What’s your wish for the band?

To keep going in the direction our journey is taking us. We touch so many people and get so many letter thanking us for being different in this world of cookie cutter bands; for helping them get through hard times with our music. It’s amazing.

It would be nice if our record label would think outside that box and think of more inventive ways to get people to hear our music besides only getting us reviewed in rock magazines because of Ritchie’s past.

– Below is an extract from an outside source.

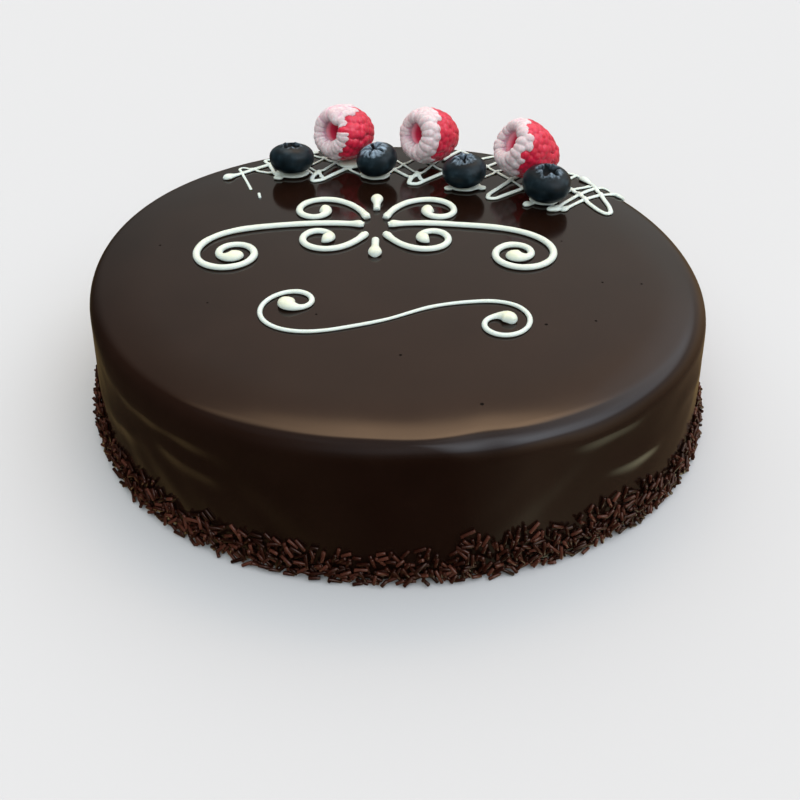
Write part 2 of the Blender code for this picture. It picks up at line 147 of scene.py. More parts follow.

Our audiences range from 4 year olds who still have the innocence to want to be princesses and Robin Hood, to teens who are into fantasy culture and Lord Of The Rings, to goths, to nature lovers, to Wiccans and Pagans, to career women looking for an escape from stress, to men who love Ritchie’s playing, to older people looking for a good melody. So, we will continue braving our path and reaching out to new people with each cd.

Candice Night playing tambourine

What’s your wish for the world these days?

So many people are so stressed and so rushed these days that they never take the time to stop and see the beauty all around them. See the colors of a sunset, watch a firefly, feel the breeze on their face or the grass under their feet. Without these simple gifts you can’t recharge your batteries to deal with the stress of the next day. I wish the world would slow down a bit and appreciate all that is around them. I wish this world healing and peace. To see through the eyes of a child with as much wonder. I wish it innocence. And I hope it’s not too late for that.

And finally – because a lot of people who read my blog are writers ”“ want to share the names of any of your all-time favorite books?

I love “Gifts From Eykis” by Wayne Dwyer. Also The Other Boleyn Girl by Philippa Gregory, which I just finished reading. And Renaissance poetry, too. Henry the 8th had some excellent stuff.